> **Listing**:
********
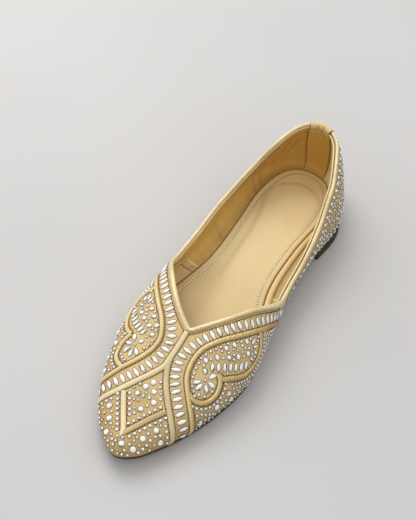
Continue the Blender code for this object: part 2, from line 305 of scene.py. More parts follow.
********
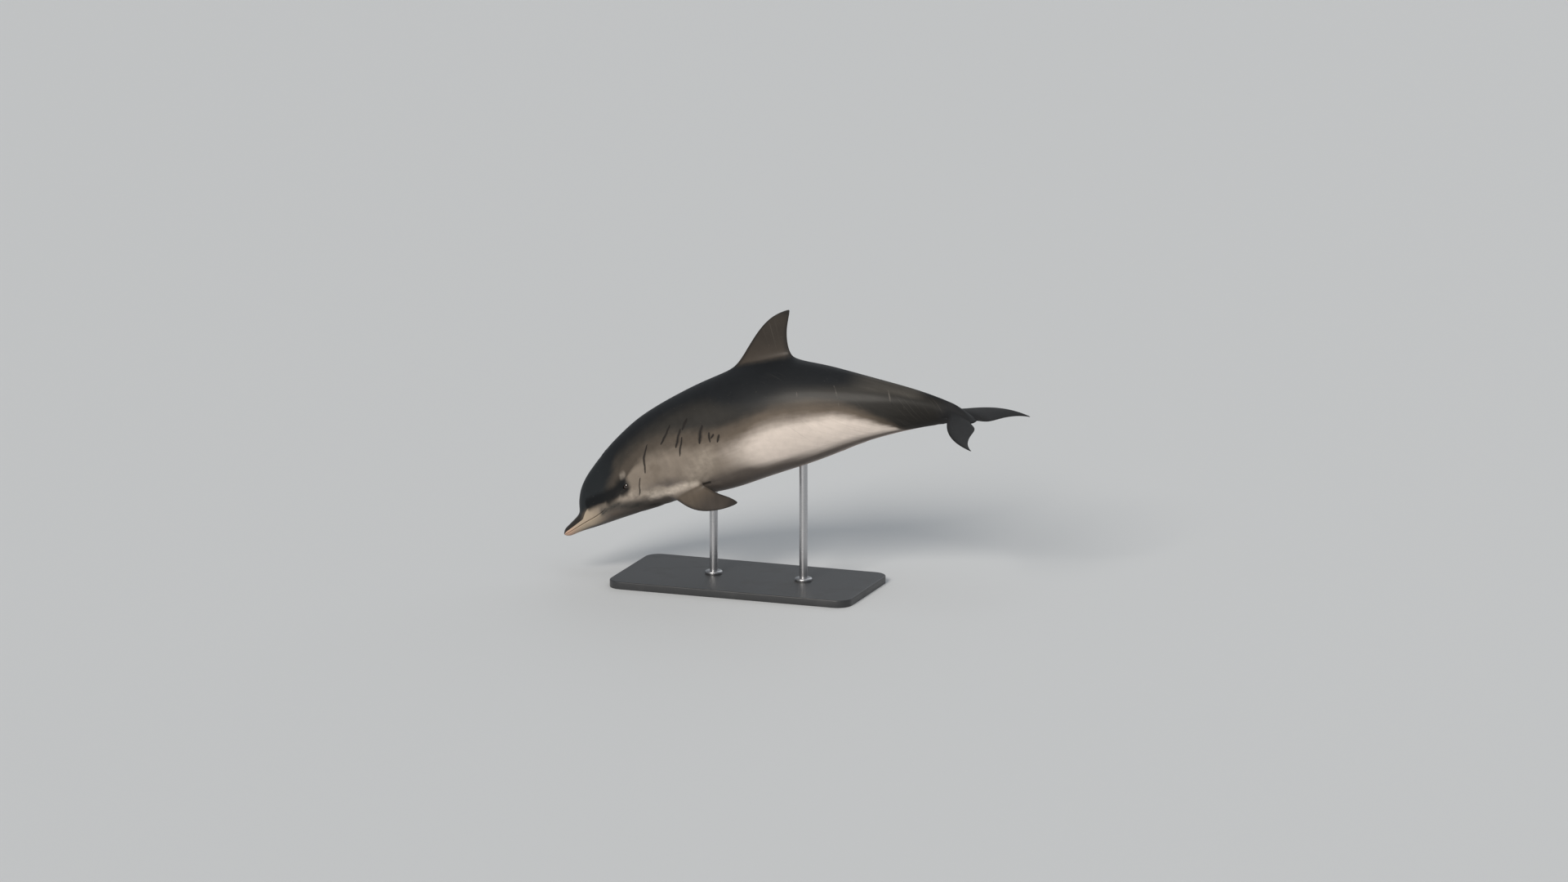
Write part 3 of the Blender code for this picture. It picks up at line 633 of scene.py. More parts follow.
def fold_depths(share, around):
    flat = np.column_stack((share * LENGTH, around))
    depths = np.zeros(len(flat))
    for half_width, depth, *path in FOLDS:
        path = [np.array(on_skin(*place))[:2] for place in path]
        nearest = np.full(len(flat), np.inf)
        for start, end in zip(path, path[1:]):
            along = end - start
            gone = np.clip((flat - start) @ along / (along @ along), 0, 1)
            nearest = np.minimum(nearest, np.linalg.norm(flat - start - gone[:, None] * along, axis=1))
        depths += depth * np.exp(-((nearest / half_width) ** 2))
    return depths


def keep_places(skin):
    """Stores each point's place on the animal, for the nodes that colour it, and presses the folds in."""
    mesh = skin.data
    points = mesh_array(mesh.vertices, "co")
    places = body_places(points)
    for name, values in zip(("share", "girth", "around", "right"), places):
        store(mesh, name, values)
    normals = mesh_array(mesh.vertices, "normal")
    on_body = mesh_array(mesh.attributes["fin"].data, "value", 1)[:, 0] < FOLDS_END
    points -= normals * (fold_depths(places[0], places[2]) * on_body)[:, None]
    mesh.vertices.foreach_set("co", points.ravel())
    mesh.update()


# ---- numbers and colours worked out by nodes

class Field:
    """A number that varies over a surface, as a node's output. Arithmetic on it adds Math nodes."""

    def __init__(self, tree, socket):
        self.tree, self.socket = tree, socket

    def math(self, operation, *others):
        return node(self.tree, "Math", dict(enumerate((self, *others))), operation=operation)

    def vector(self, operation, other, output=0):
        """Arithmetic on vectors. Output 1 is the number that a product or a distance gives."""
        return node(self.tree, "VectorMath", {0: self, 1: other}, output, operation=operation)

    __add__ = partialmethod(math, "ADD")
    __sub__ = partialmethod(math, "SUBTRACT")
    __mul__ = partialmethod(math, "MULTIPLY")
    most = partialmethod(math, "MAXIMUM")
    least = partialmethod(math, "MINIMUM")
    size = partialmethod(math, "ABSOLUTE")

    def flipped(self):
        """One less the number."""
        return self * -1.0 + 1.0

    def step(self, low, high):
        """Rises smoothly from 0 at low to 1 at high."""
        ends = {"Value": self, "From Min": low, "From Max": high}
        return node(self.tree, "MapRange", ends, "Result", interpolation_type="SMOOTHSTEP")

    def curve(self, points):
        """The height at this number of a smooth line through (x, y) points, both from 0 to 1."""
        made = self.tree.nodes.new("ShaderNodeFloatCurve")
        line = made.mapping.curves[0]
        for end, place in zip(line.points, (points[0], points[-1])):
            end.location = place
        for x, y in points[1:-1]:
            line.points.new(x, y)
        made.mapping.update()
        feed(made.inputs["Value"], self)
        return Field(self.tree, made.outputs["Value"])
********
> **Requirements**: Count the lines of the material that include the word "follow", then report only the total.

> **Worked answer**: 2